Performance Expectations and Real-World Throughput

Memory-Heavy Workloads Over Raw FLOPS

Unlike high-TDP accelerators primarily optimized for peak floating-point throughput, this single-wide, low-power model excels where memory capacity and bandwidth matter more than absolute TFLOPS. Expect strong performance in:

Large embedding tables for recommendation and search.

Batch and micro-batch inference of medium-sized transformer models.

Concurrent multi-model serving where memory is the limiting factor.

Latency and Throughput Tradeoffs

The card’s design favors consistent, low-latency inference in constrained thermal/power envelopes. For ultra-high-throughput or training workloads, higher-power dedicated training GPUs will outperform this card, but at the cost of power, size, and cooling complexity.

Comparisons and Positioning Within the Nvidia Portfolio

How This Card Compares to High-TDP GPUs

Relative to power-hungry workstation and data center GPUs, the 72W passive single-wide card is a compromise: less compute peak but significantly lower power, quieter operation, and higher integration flexibility. If your use case prioritizes memory capacity in constrained environments, this card wins; if raw training performance is needed, consider larger form-factor GPUs.

Relative to Other Low-Power/Edge Accelerators

Within the edge/low-power category, the differentiator is the 24GB GDDR6 memory. Many edge accelerators offer lower memory capacity; this model provides a sweet spot for deploying larger models at the edge or running multiple small models concurrently.

Physical Installation Guide and Checklist

Pre-Installation Checklist

Confirm available PCIe slot (x8/x16) and physical clearance for full-height card.

Verify chassis airflow meets minimum CFM recommendations for passive GPU deployment.

Ensure the system power supply can handle 72W plus other components comfortably, allowing for peak transient power.

Download and stage the correct Nvidia driver and firmware update packages before initial boot.

Step-by-Step Installation Notes

Power down the host system and disconnect power cables.

Insert the GPU into the appropriate PCIe slot, ensuring the bracket aligns with the full-height mount.

Secure the bracket with screws and confirm the card is seated firmly.

Reconnect power and boot into the OS; verify device presence in system firmware/BIOS.

Install vendor-recommended Nvidia drivers and perform post-installation verification (nvidia-smi or equivalent).

Assessing Your Memory Requirements

Start by profiling your models and datasets to determine whether 24GB of GPU memory is adequate. For NLP models and transformer variants, memory needs scale quickly with context window and model size — simulate realistic workloads to avoid under- or over-provisioning.

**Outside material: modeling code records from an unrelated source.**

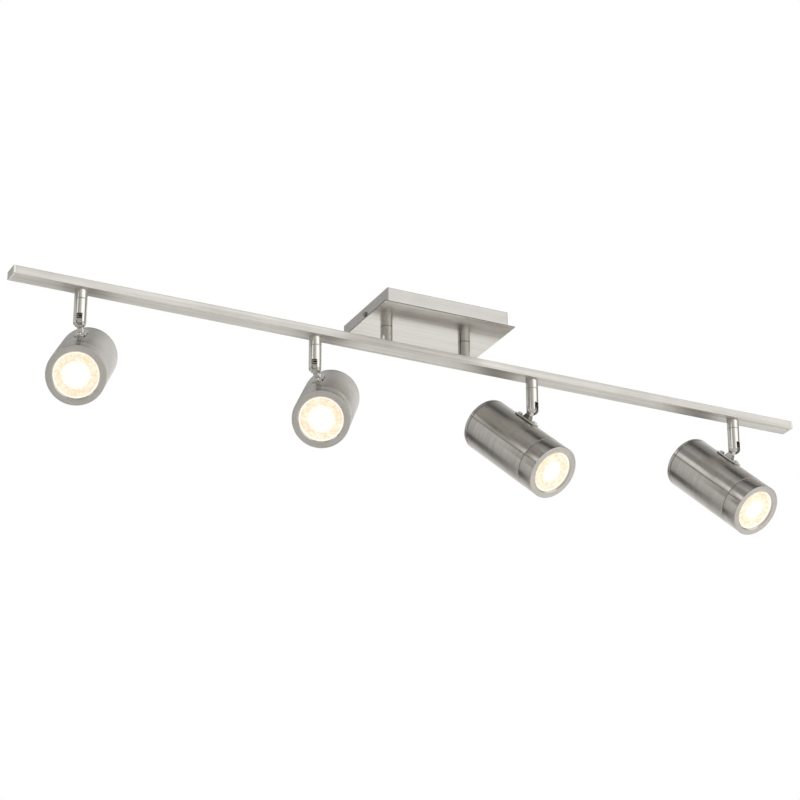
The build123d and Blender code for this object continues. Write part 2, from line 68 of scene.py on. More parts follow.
class Graph:
    """A small helper that builds a shader tree."""

    def __init__(self, tree):
        self.t = tree
        tree.nodes.clear()

    def add(self, kind, **props):
        node = self.t.nodes.new(kind)
        for k, v in props.items():
            setattr(node, k, v)
        return node

    def link(self, a, b):
        self.t.links.new(a, b)

    def put(self, socket, value):
        if isinstance(value, bpy.types.NodeSocket):
            self.link(value, socket)
        elif value is not None:
            socket.default_value = value

    def math(self, op, a, b=None, c=None, clamp=False):
        n = self.add("ShaderNodeMath", operation=op, use_clamp=clamp)
        self.put(n.inputs[0], a)
        if b is not None:
            self.put(n.inputs[1], b)
        if c is not None:
            self.put(n.inputs[2], c)
        return n.outputs[0]

    def vec(self, op, a, b=None, scale=None):
        n = self.add("ShaderNodeVectorMath", operation=op)
        self.put(n.inputs[0], a)
        if b is not None:
            self.put(n.inputs[1], b)
        if scale is not None:
            self.put(n.inputs["Scale"], scale)
        return n.outputs["Value" if op in ("DOT_PRODUCT", "LENGTH") else "Vector"]

    def smooth(self, v, lo, hi, a=0.0, b=1.0):
        n = self.add("ShaderNodeMapRange", interpolation_type="SMOOTHSTEP")
        for i, x in enumerate((v, lo, hi, a, b)):
            self.put(n.inputs[i], x)
        return n.outputs[0]

    def linear(self, v, lo, hi, a=0.0, b=1.0):
        n = self.add("ShaderNodeMapRange", interpolation_type="LINEAR", clamp=True)
        for i, x in enumerate((v, lo, hi, a, b)):
            self.put(n.inputs[i], x)
        return n.outputs[0]

    def window(self, v, lo, hi, soft):
        return self.math("MULTIPLY", self.smooth(v, lo - soft, lo + soft), self.smooth(v, hi - soft, hi + soft, 1.0, 0.0))

    def noise(self, vector, scale, detail=3.0, rough=0.55, distortion=0.0):
        n = self.add("ShaderNodeTexNoise", noise_dimensions="3D")
        self.put(n.inputs["Vector"], vector)
        n.inputs["Scale"].default_value = scale
        n.inputs["Detail"].default_value = detail
        n.inputs["Roughness"].default_value = rough
        n.inputs["Distortion"].default_value = distortion
        return n.outputs["Fac"]

    def mapping(self, vector, scale, rotation=(0, 0, 0), location=(0, 0, 0)):
        n = self.add("ShaderNodeMapping")
        self.put(n.inputs["Vector"], vector)
        n.inputs["Scale"].default_value = scale
        n.inputs["Rotation"].default_value = rotation
        n.inputs["Location"].default_value = location
        return n.outputs[0]

    def mix(self, fac, a, b, blend="MIX"):
        n = self.add("ShaderNodeMix", data_type="RGBA", blend_type=blend)
        self.put(n.inputs[0], fac)
        for s, v in ((n.inputs[6], a), (n.inputs[7], b)):
            if isinstance(v, (tuple, list)):
                v = tuple(v) + (1.0,) * (4 - len(v))
            self.put(s, v)
        return n.outputs[2]

    def combine(self, x, y, z):
        n = self.add("ShaderNodeCombineXYZ")
        for s, v in zip(n.inputs, (x, y, z)):
            self.put(s, v)
        return n.outputs[0]

    def separate(self, v):
        n = self.add("ShaderNodeSeparateXYZ")
        self.put(n.inputs[0], v)
        return n.outputs

    def bump(self, height, strength, distance, normal=None):
        n = self.add("ShaderNodeBump")
        n.inputs["Strength"].default_value = strength
        n.inputs["Distance"].default_value = distance
        self.put(n.inputs["Height"], height)
        if normal is not None:
            self.put(n.inputs["Normal"], normal)
        return n.outputs["Normal"]

    def edge(self, radius):
        """(softened normal, 0..1 along outer edges)."""
        b = self.add("ShaderNodeBevel", samples=4)
        b.inputs["Radius"].default_value = radius
        g = self.add("ShaderNodeNewGeometry")
        d = self.vec("DOT_PRODUCT", b.outputs["Normal"], g.outputs["Normal"])
        return b.outputs["Normal"], self.smooth(d, 0.985, 0.80)


def hollow_shade(g, reach, floor=0.25):
    """Painted shade in narrow gaps: the colour is darkened where little light reaches, 1 on open surfaces."""
    ao = g.add("ShaderNodeAmbientOcclusion", samples=6)
    ao.inputs["Distance"].default_value = reach
    return g.smooth(ao.outputs["AO"], 0.15, 0.62, floor, 1.0)


def darken(g, col, k):
    n = g.add("ShaderNodeVectorMath", operation="SCALE")
    g.put(n.inputs[0], col)
    g.put(n.inputs["Scale"], k)
    return n.outputs["Vector"]


def material(name):
    m = bpy.data.materials.new(name)
    m.use_nodes = True
    g = Graph(m.node_tree)
    out = g.add("ShaderNodeOutputMaterial")
    p = g.add("ShaderNodeBsdfPrincipled")
    g.link(p.outputs[0], out.inputs["Surface"])
    obj = g.add("ShaderNodeTexCoord").outputs["Object"]
    return m, g, p, obj


def shade(c, k):
    return (c[0] * k, c[1] * k, c[2] * k, 1.0)


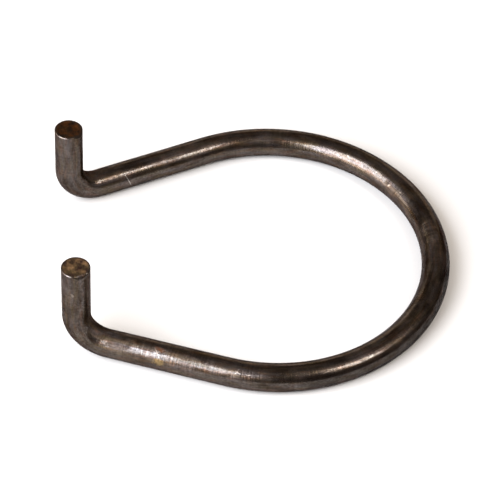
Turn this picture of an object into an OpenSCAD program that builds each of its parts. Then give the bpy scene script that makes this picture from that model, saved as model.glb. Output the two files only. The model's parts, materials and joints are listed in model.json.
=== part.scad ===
// One-piece U-bolt: a round steel bar bent into a bow that closes round a pipe. Its two legs run
// together in straight lines, and their ends turn up square as plain pegs for a pair of holes.
//
// Origin: the bow's centre, in the plane of the bar's centreline.
// +X runs from the pegs to the crown of the bow, +Z the way that the pegs stand, and +Y is the
// left peg's side. The bar lies on the plane z = -bar_d / 2.

/* [Bar] */
// Diameter of the round bar
bar_d = 8; // [6:0.5:10]
// Chamfer round the two cut ends
end_chamfer = 0.2; // [0.2:0.1:0.8]

/* [Bow] */
// Inside diameter of the bow
bow_inside_d = 84; // [76:1:92]

/* [Pegs] */
// Distance between the axes of the two pegs
peg_spacing = 56; // [48:1:64]
// Distance from the bow's centre back to the axes of the pegs
peg_reach = 56; // [52:1:62]
// Height of the left peg's end above the surface that the bar lies on
left_peg_h = 28.5; // [24:0.5:40]
// Height of the right peg's end above the same surface
right_peg_h = 31; // [24:0.5:40]
// Inside radius of the bend at the foot of each peg
foot_inside_r = 5; // [3:0.5:8]

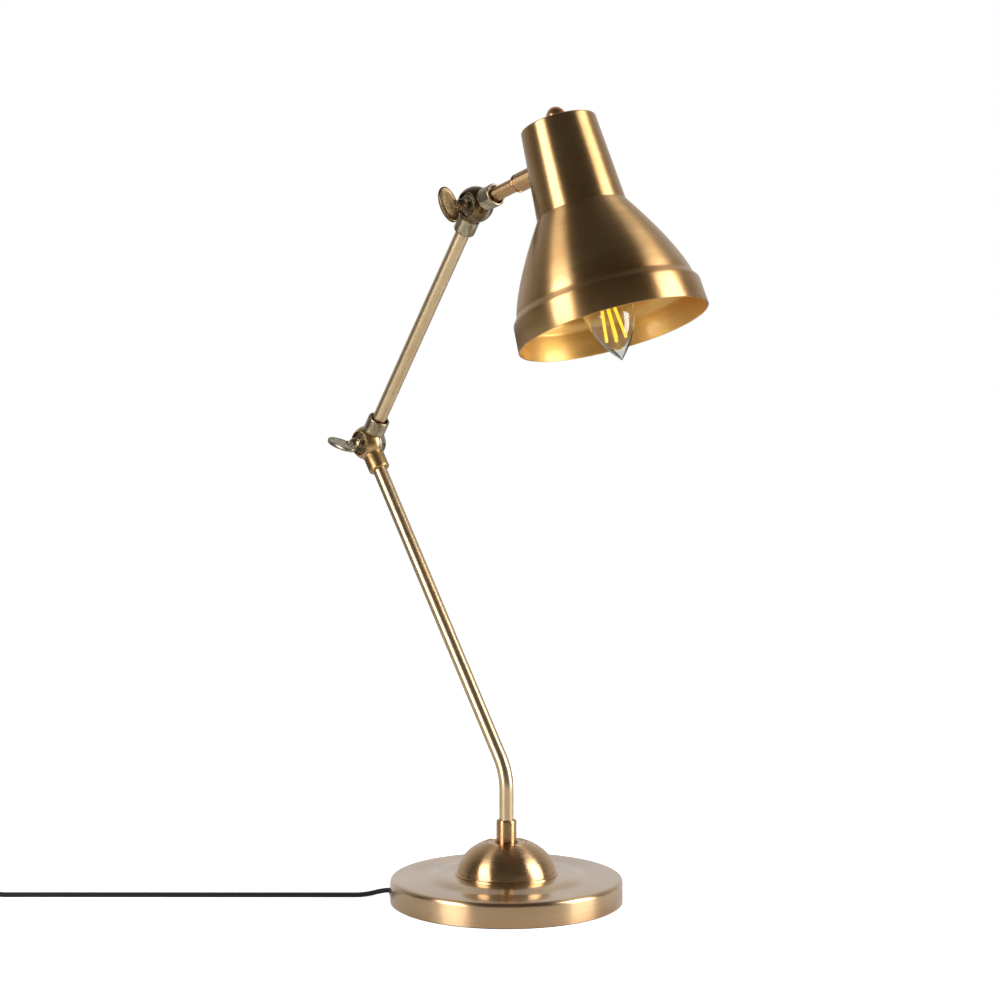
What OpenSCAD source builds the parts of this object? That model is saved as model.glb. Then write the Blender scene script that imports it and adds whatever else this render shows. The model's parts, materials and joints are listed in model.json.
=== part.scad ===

Thermal and Mechanical Fit

Match the card to chassis or server models that explicitly support passive accelerators. Confirm clearance, bracket form factor, and airflow topology to prevent deployment pitfalls.

Power Budget and Redundancy

Factor the GPU’s 72W draw into your server’s power budget, including headroom for peak usage and redundancy strategies. In multi-card chassis, ensure the combined draw does not exceed PSU ratings under peak scenarios.

Security, Compliance, and Data Privacy

On-Premises vs Cloud Tradeoffs

Deploying on-premises gives you more control over data residency and privacy, which is critical for regulated industries. This card is particularly attractive for organizations seeking on-prem inference with large model memory but without the power/cooling needs of heavy compute GPUs.

Secure Boot, Firmware Validation, and Chain of Trust

Ensure secure boot and firmware validation are enabled in line with your organization’s security posture. Use signed firmware images from trusted vendors and validate cryptographic signatures where applicable.

Memory Management Strategies

Use memory-aware batching, operator fusion, and model quantization techniques to keep working sets within the 24GB boundary while improving throughput and latency. TensorRT and quantized model formats (e.g., INT8 where acceptable) can reduce memory footprint and increase inference speed.

Model Parallelism and Sharding

For models exceeding single-card memory, consider model parallelism or sharding across multiple cards. Although this card’s low power makes multi-card setups feasible in dense racks, software-level orchestration is necessary for efficient scaling and minimal cross-card latency.

Profiling and Monitoring

Regular profiling with tools like Nsight Systems, nvidia-smi, and application-level tracers helps identify bottlenecks and informs optimizations. Monitor memory utilization, PCIe transfer rates, and thermal telemetry to maintain consistent performance.